Foreclosure Backlog Rises as Federal Aid Fails

By Mike Colpitts

The foreclosure inventory of homes has grown to more than 30 times the volume of foreclosed homes that sell each month in the U.S. as foreclosure backlog federal efforts to stem the crisis fails, indicating that the flood of foreclosures will trouble the housing market for years to come, according to Lender Processing Services, which tracks properties for mortgage lenders.

The Obama administration’s program to save millions of homeowners from foreclosure is failing to aid the majority of troubled homeowners. The Republican led House voted Tuesday to eliminate the administration’s foreclosure prevention programs. But the Senate is expected to derail the legislation before it gets to the president’s desk, who said he would veto any bill to halt foreclosure aid.

Default notices and scheduled auctions were reported on 225,101 residential properties in February, a 14% drop in notices since the beginning of the year, according to RealtyTrac. The decline marked the largest drop since 2005, but was attributed to mortgage servicing companies’ temporary moratoriums on foreclosures.

Congress has committed $50 billion to foreclosure prevention, but amid political differences and programs that have been slow to get off the ground, the volume of foreclosures is increasing. Only 607,000 homeowners have received mortgage modifications through the government program.

home in foreclosure

Unemployed homeowners in California are also encountering problems with the states Hardest Hit Fund program with lenders who are refusing to take partial payments, even when a homeowner sends a second check to make up the difference for a mortgage payment. “It’s time that banks and servicers become part of the solution and not the problem,” said House Rep. Zoe Lofgren (D-San Jose).

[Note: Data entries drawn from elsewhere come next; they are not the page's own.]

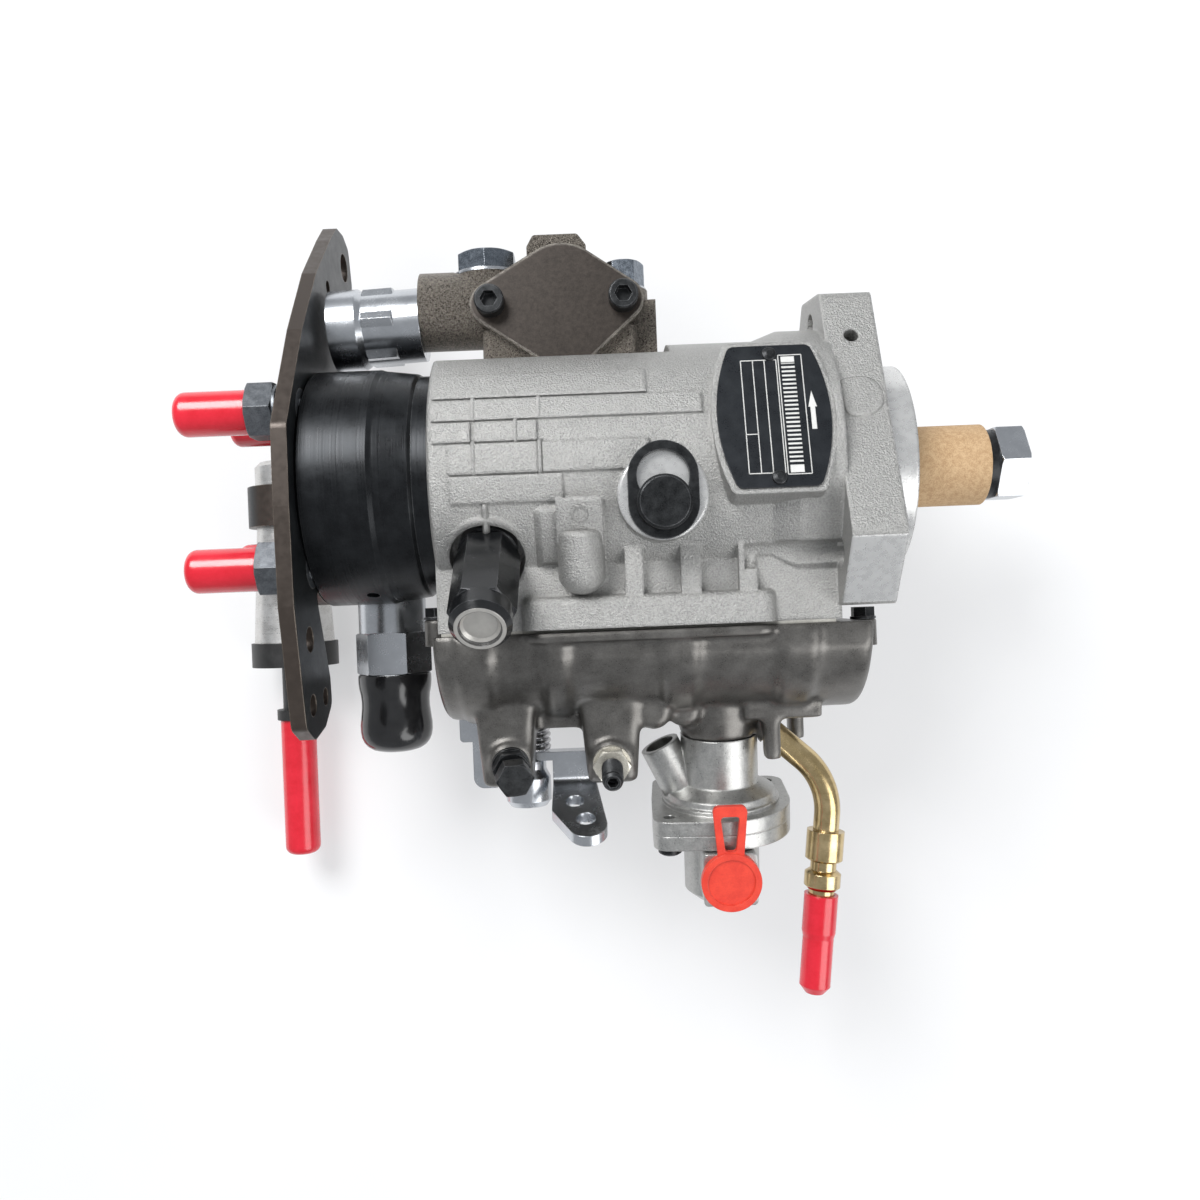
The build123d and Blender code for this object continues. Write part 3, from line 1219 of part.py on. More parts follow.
# Shaft lock screw and its slotted spacer
spacer_z0 = LOCK_BOSS_Z + SLIDING
spacer_z1 = spacer_z0 + SPACER_THICK
spacer = Pos(LOCK_X, LOCK_Y + SPACER_STEP / 2) * Rot(0, 0, 90) * SlotCenterToCenter(SPACER_STEP, 2 * SPACER_R)
keyhole = disc(LOCK_SCREW_R + SPACER_SLOT_GAP, LOCK_X, LOCK_Y)
keyhole += disc(SPACER_EYE_R, LOCK_X, LOCK_Y + SPACER_STEP)
nodes["lock_spacer"] = along_z(spacer - keyhole, spacer_z0, spacer_z1)
head_z0 = spacer_z1 + SLIDING
lock_head = rod(LOCK_HEAD_R, 0, LOCK_HEAD_THICK)
lock_head = chamfer(lock_head.edges().sort_by(Axis.Z)[-1], 0.8)
nodes["lock_screw"] = rod(LOCK_SCREW_R, SHAFT_R + LOCK_TIP_GAP, head_z0, LOCK_X, LOCK_Y)
nodes["lock_screw"] += Pos(LOCK_X, LOCK_Y, head_z0) * lock_head

# Leak-off adaptor that leans out of the body
thread_end = -ADAPTOR_SEAT_DEEP - ADAPTOR_THREAD_LONG
adaptor = turned((thread_end, ADAPTOR_THREAD_R), (-ADAPTOR_SEAT_DEEP, ADAPTOR_THREAD_R))
adaptor += turned((-ADAPTOR_SEAT_DEEP, 9.6), (-2.0, 9.6), (-2.0, 9.0), (0, 9.0))
adaptor += Pos(0, 0, -1) * hex_head(ADAPTOR_AF, ADAPTOR_LONG - 6, 2.2)
adaptor += turned((ADAPTOR_LONG - 8, 9.4), (ADAPTOR_LONG - 2, 9.4), (ADAPTOR_LONG, 7.6))
adaptor -= rod(6.4, ADAPTOR_LONG - 3, ADAPTOR_LONG + 1)
adaptor += turned((ADAPTOR_LONG - 3, 6.4), (ADAPTOR_LONG - 0.8, 6.4), (ADAPTOR_LONG - 2, 5.0))
nodes["adaptor"] = ADAPTOR_SEAT * adaptor

for name, shape in nodes.items():
    export_step(shape, f"parts/{name}.step")
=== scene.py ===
import math

import bmesh
import bpy
from mathutils import Matrix, Vector


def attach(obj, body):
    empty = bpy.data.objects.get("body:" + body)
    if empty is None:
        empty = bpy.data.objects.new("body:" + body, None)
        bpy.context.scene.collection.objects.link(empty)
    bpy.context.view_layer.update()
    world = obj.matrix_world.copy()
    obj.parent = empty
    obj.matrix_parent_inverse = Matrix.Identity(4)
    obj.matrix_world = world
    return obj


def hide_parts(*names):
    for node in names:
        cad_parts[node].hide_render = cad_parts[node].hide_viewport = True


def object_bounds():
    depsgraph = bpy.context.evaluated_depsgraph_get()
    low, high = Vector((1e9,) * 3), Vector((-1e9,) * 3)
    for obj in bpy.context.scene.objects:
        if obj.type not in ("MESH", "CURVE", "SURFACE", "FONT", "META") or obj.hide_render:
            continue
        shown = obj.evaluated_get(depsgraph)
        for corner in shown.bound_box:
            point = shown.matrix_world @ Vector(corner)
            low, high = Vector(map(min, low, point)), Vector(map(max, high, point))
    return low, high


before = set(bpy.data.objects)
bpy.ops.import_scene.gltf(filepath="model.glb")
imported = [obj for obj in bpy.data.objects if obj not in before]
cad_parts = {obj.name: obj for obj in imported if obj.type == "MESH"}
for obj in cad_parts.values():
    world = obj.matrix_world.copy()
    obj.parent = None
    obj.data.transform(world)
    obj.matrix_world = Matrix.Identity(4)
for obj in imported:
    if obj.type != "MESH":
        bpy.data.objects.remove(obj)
cad_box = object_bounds()

MM = 0.001
# Corners closer than this, in metres, are one
MERGE_DISTANCE = 1e-7
X_AXIS = (1.0, 0.0, 0.0)
Y_AXIS = (0.0, 1.0, 0.0)
Z_AXIS = (0.0, 0.0, 1.0)


# Shader building
def add(tree, kind, inputs=None, **settings):
    """A shader node with its settings, and its inputs either linked or set."""
    made = tree.nodes.new("ShaderNode" + kind)
    for key, value in settings.items():
        setattr(made, key, value)
    for key, value in (inputs or {}).items():
        if isinstance(value, bpy.types.NodeSocket):
            tree.links.new(value, made.inputs[key])
        else:
            made.inputs[key].default_value = value
    return made


def maths(tree, operation, a, b=0.0):
    return add(tree, "Math", {0: a, 1: b}, operation=operation).outputs["Value"]


def product(tree, a, b):
    return maths(tree, "MULTIPLY", a, b)


def inverse(tree, mask):
    """1 where a mask is 0, and 0 where it is 1."""
    return maths(tree, "SUBTRACT", 1.0, mask)


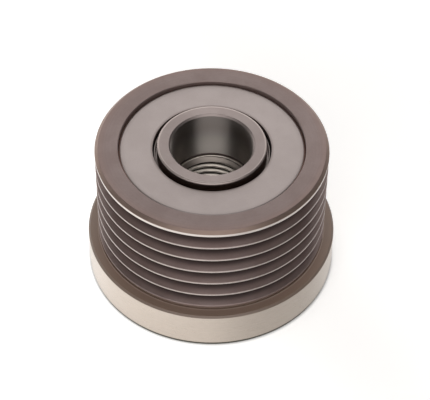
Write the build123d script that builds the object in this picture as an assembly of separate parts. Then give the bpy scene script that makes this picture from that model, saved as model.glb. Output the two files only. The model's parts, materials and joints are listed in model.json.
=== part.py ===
from build123d import *

import math
import os

os.makedirs("parts", exist_ok=True)

# Overrunning (one-way) alternator pulley for a six-rib belt, stood on its front face.
#
# +Z is the shaft axis and points to the alternator side. The origin is the centre of the flange's front face,
# which is the face the pulley stands on. All sizes are in millimetres.
#
# The rim is turned from one piece of steel: six V grooves at 3.56 mm pitch, a wider flange at the front end, a recess
# in the front face for a dust cap, and a seat at each end for a pressed steel seal case.
# The hub is the inner ring. It has a 17 mm pilot and an M16 x 1.5 thread for the alternator shaft, and a 33-tooth
# socket at the front for the holding tool. The thread is kept here as a plain hole at its minor diameter.
# Between them is the clutch unit: a drawn cup pressed into the rim, a row of needle rollers in a cage at each end, and
# twelve sprung clutch rollers in the middle, each on its own ramp in the cup.

# ---------------------------------------------------------------- driving dimensions
# rim
WIDTH = 32.2            # front face to rear face
R_LAND = 24.05          # over the ribs
PITCH = 3.56            # rib pitch of the belt
N_GROOVES = 6
GROOVE_1_Z = 29.30      # middle of the groove nearest the alternator
GROOVE_HALF_ANGLE = 20.0
CREST_WIDTH = 0.40      # between two grooves, before its corners are rounded
R_CREST_CORNER = 0.17
R_GROOVE_ROOT = 0.50
TOP_CHAMFER_R, TOP_CHAMFER_Z = 0.70, 0.60
R_FLANGE = 26.25
FLANGE_Z = 8.80         # the flange's shoulder
FLANGE_TOP_CHAMFER = 0.42
FLANGE_FOOT_R, FLANGE_FOOT_Z = 0.16, 0.76
R_NECK = 23.65          # fine relief between the last rib and the flange
NECK_Z = 9.30
R_SEAL_SEAT = 19.25
FRONT_SEAT_DEPTH = 2.80
REAR_SEAT_DEPTH = 3.00
R_CAP_SEAT = 21.50      # recess for a dust cap
CAP_SEAT_DEPTH = 3.60
R_CAP_GROOVE = 22.00
R_CUP_SEAT = 17.50

# hub
HUB_REAR_Z = 32.66      # stands 0.46 above the rim
HUB_FRONT_Z = 3.90
R_HUB_NECK = 11.30
R_RACE_IN = 14.00
RACE_Z0, RACE_Z1 = 7.80, 27.80
R_PILOT = 8.50          # 17 mm shaft
PILOT_DEPTH = 11.13
R_RELIEF = 8.75         # undercut between the pilot and the thread
RELIEF_LENGTH = 0.38
R_LEAD = 8.15           # wide end of the thread's lead-in
R_THREAD = 7.19         # M16 x 1.5 minor radius
THREAD_END_Z = 10.40
R_SOCKET_RELIEF = 8.95
SOCKET_DEPTH = 5.50
SOCKET_TEETH = 33
R_SOCKET_TIP, R_SOCKET_ROOT = 8.25, 8.75
HUB_EDGE = 0.40

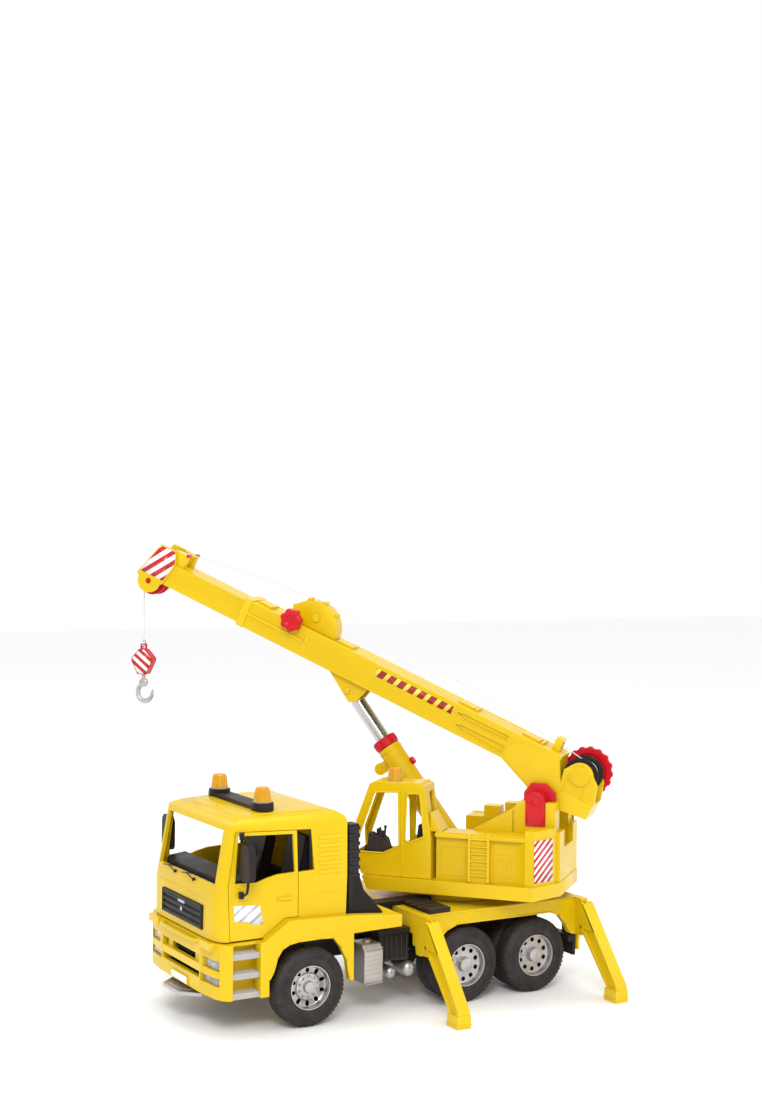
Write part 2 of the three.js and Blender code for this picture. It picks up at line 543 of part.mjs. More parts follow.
function pivotCover(name, s) {
  const hood = [[-82, TOWER_TOP + GAP], [-82, 214], [-90, 224], [-106, 224], [-116.6, 214], [-116.6, 206.5],
    [-114.5, TOWER_TOP + GAP]];
  const arch = [[-87, 180 + GAP], ...arc(-97.5, 206, 10.5, 0, 180, 10), [-108, 180 + GAP]];
  const body = join(sidePlate(hood, s * 25.4, s * 31), sidePlate(arch, s * 28.6, s * 45));
  return part(name, body, PAINT.red);
}

function boomPivotPin() {
  return part('boom_pivot_pin', rod('y', -24.9, 24.9, BOOM_PIVOT.x, BOOM_PIVOT.z, 4, 20), PAINT.steel);
}

// ---- boom, drawn along its own axis from its pivot ----
const BOOM_SIDE = [[400, 20.4], [400, 51.5], [-1.4, 51.5], [-1.1, 45.7], [-13.8, 20.2], [-51.8, 17.7],
  [-51.6, 1.6], [-22, -2.2], [-9, -9], [6, -9], [20.1, 4.5], [58.6, 20.4]];

function winchArm(s) {
  const outline = [[-12, 18], [-8.7, 40.3], ...arc(WINCH.x, WINCH.z, 14.6, 35, 155, 8), [-48.5, 38.8],
    [-53.2, 19.5], [-51.8, 16]];
  return sidePlate(outline, s * 15.7, s * 19.5);
}

function boomPockets(s) {
  const upper = [[60, 39.5], [112, 38.6], [126, 44], [112, 46], [60, 46]];
  const lower = [[60, 24.4], [112, 27], [122, 31], [112, 33.6], [60, 34]];
  return [upper, lower].map((points) => sidePlate(points, s * 18, s * 21));
}

function outerBoom() {
  const beam = sidePlate(BOOM_SIDE, -19.5, 19.5);
  const bore = block(30, 410, -17.4, 17.4, 21.7, 49.4);
  const ridges = [[29, 50], [109, 128], [268, 284], [374, 389]].map(([a, b]) => block(a, b, -9, 9, 51,
    53.8));
  const guide = cut(block(6, 14, -8.5, 8.5, 51, 66), block(5, 15, -5, 5, 55, 62.5));
  const ramCheeks = both((s) => sidePlate([[280.4, 20.8], [243, -3.3], [234.7, 0.7], [229, 20.8]],
    s * 9.2, s * 13));
  const ramStubs = both((s) => rod('y', s * 6.3, s * 10, 249.9, 7.2, 4));
  const ribs = both((s) => block(318, 397, s * 19, s * 21, 35.6, 38.4));
  const bosses = join(rod('y', 19, 21.2, WINCH.x, WINCH.z, 11, 20), rod('y', -19, -20.2, WINCH.x,
    WINCH.z, 11, 20));
  const holes = [rod('y', -25, 25, 0, 0, 4.4, 20), rod('y', -25, 19.2, WINCH.x, WINCH.z, 3.6)];
  const all = join(cut(beam, bore), ridges, guide, ramCheeks, ramStubs, ribs, both(winchArm), bosses);
  return part('outer_boom', cut(all, holes, both(boomPockets).flat()), PAINT.yellow);
}

function gearHousing() {
  const dome = sidePlate(arc(319.5, 51.8, 31.5, 0, 180, 18), -10, 8);
  const cap = rod('y', 7, 10.5, 317.7, 65.5, 4.5);
  const bearing = rod('y', 7, 14, KNOB.x, KNOB.z + 0.6, 6.4);
  const low = block(280, 360, -20, 20, 40, 51.8);
  const bore = rod('y', -6, 20, KNOB.x, KNOB.z, 2.9);
  return part('gear_housing', cut(join(dome, cap, bearing), low, bore), PAINT.yellow);
}

function extensionKnob() {
  const lobes = Array.from({ length: 7 }, (_, i) => {
    const a = (i * 360 * DEG) / 7;
    return rod('y', 22, 32, KNOB.x + 10.2 * Math.cos(a), KNOB.z + 10.2 * Math.sin(a), 3.9, 12);
  });
  const hub = rod('y', 22, 33, KNOB.x, KNOB.z, 9.5, 20);
  const shaft = rod('y', -5, 23, KNOB.x, KNOB.z, 2.4, 12);
  return part('extension_knob', join(lobes, hub, shaft), PAINT.red);
}

function winchDrum() {
  const profile = [[0, -21.5], [3, -21.5], [3, -14.8], [19, -14.8], [19, -12.6], [12.6, -12.4],
    [12.6, 12.4], [19, 12.6], [19, 14.8], [3, 14.8], [3, 18.9], [0, 18.9]];
  return part('winch_drum', solid(turned(profile, 20).translate(WINCH.x, 0, WINCH.z)), PAINT.black);
}

function winchHandwheel() {
  const teeth = 16;
  const rim = Array.from({ length: teeth * 4 }, (_, i) => {
    const a = ((i + 0.5) * 360 * DEG) / (teeth * 4);
    const r = i % 4 < 2 ? 27.4 : 24.6;
    return [WINCH.x + r * Math.cos(a), WINCH.z + r * Math.sin(a)];
  });
  const dish = rod('y', -28, -26, WINCH.x, WINCH.z, 20, 24);
  const hub = rod('y', -28, -22, WINCH.x, WINCH.z, 7, 16);
  return part('winch_handwheel', join(cut(sidePlate(rim, -27.6, -22), dish), hub), PAINT.red);
}

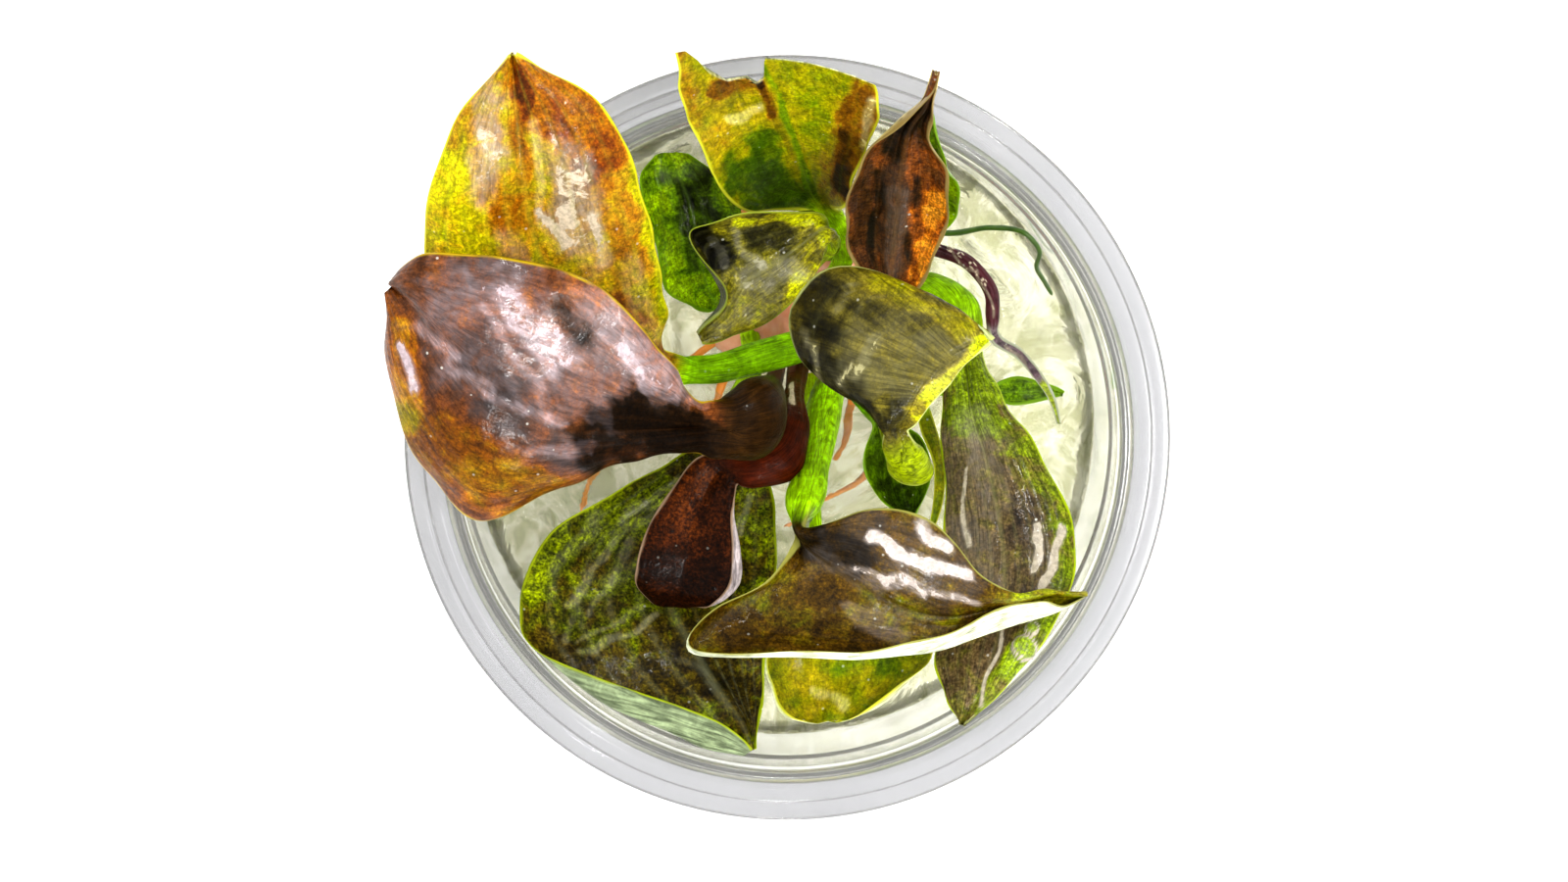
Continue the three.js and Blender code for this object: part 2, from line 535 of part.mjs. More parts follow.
// The gel fills the bottom of the cup, with a pocket round the crown and round each root
const GEL_RADIUS = BASE_INNER_RADIUS - GAP;
const GEL_CORNER = 2.4;
const MENISCUS = 0.8;
function gelSolid() {
  const low = FLOOR_THICKNESS + GAP;
  const profile = [
    [0, low],
    [GEL_RADIUS - GEL_CORNER, low],
    [GEL_RADIUS - GEL_CORNER * 0.3, low + GEL_CORNER * 0.3],
    [GEL_RADIUS, low + GEL_CORNER],
    [GEL_RADIUS, GEL_SURFACE + MENISCUS],
    [GEL_RADIUS - 1.2, GEL_SURFACE + MENISCUS * 0.2],
    [GEL_RADIUS - 3, GEL_SURFACE],
    [0, GEL_SURFACE],
  ];
  const lathe = new THREE.LatheGeometry(profile.map(([r, z]) => new THREE.Vector2(r, z)), ROUND_STEPS);
  lathe.rotateX(Math.PI / 2);
  return solidOf(lathe);
}

let gel = gelSolid().subtract(crownSolid(GAP));
Object.values(roots).forEach((root) => {
  gel = gel.subtract(solidOf(rootGeometry(root, GAP)));
});
addMesh('gel', geometryOfSolid(gel), 0xeef0d8, 0.2);

// The cup is one thin moulding: a flat floor with a rounded corner, a nearly upright wall, and at the
// mouth a flat flange with a groove and a raised bead inside it, which the lid snapped on to.
const CORNER = 2.6;
const FLANGE_TOP = RIM_HEIGHT - 2;
const FLANGE_THICKNESS = 1.4;
const BEAD_WIDTH = 1.1;
const GROOVE_DEPTH = 1;
function cupGeometry() {
  const outerBase = BASE_INNER_RADIUS + WALL;
  const beadOuter = MOUTH_RADIUS + BEAD_WIDTH;
  const groove = beadOuter + 0.8;
  const profile = [
    [0, 0],
    [outerBase - CORNER, 0],
    [outerBase - CORNER * 0.3, CORNER * 0.3],
    [outerBase, CORNER],
    [MOUTH_RADIUS + WALL, FLANGE_TOP - FLANGE_THICKNESS - 2.4],
    [groove, FLANGE_TOP - FLANGE_THICKNESS - 0.6],
    [groove + 0.8, FLANGE_TOP - FLANGE_THICKNESS],
    [RIM_RADIUS - 0.5, FLANGE_TOP - FLANGE_THICKNESS],
    [RIM_RADIUS, FLANGE_TOP - FLANGE_THICKNESS + 0.5],
    [RIM_RADIUS, FLANGE_TOP - 0.4],
    [RIM_RADIUS - 0.4, FLANGE_TOP],
    [groove + 0.7, FLANGE_TOP],
    [groove, FLANGE_TOP - GROOVE_DEPTH],
    [beadOuter, FLANGE_TOP - GROOVE_DEPTH],
    [beadOuter, RIM_HEIGHT - 0.5],
    [beadOuter - 0.4, RIM_HEIGHT],
    [MOUTH_RADIUS + 0.4, RIM_HEIGHT],
    [MOUTH_RADIUS, RIM_HEIGHT - 0.5],
    [BASE_INNER_RADIUS, FLOOR_THICKNESS + GEL_CORNER],
    [BASE_INNER_RADIUS - GEL_CORNER * 0.3, FLOOR_THICKNESS + GEL_CORNER * 0.3],
    [BASE_INNER_RADIUS - GEL_CORNER, FLOOR_THICKNESS],
    [0, FLOOR_THICKNESS],
  ];
  const lathe = new THREE.LatheGeometry(profile.map(([r, z]) => new THREE.Vector2(r, z)), ROUND_STEPS);
  lathe.rotateX(Math.PI / 2);
  return geometryOfSolid(solidOf(lathe));
}
addMesh('cup', cupGeometry(), 0xe6e6e4, 0.15);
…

LPS data also showed a 23% increase in Option ARM foreclosures over the last six months, which was far more than any other mortgage type. Option ARM foreclosures compose 18.8% of foreclosures, a higher level than Subprime mortgage foreclosures ever reached at the peak of the subprime crisis, the first shoe to drop in the nation’s real estate collapse.

Both jumbo and conforming prime loans showed increases in foreclosures and were the only mortgages that showed increases in delinquencies.

LPS also said that banks mortgage modification efforts have finally begun to show some signs of paying off with a growing number of loans that were 90 plus days delinquent a year ago, transforming to being on time after mortgage payments were reduced by lenders.

However, the report also showed another disturbing trend in the foreclosure crisis. The average U.S. loan now in delinquency is 537 days, and a full 30% of mortgages in the foreclosure pipeline have not made a payment in more than two years. The delinquency rate is 8.8% nationally with nearly 7-million mortgages that are late.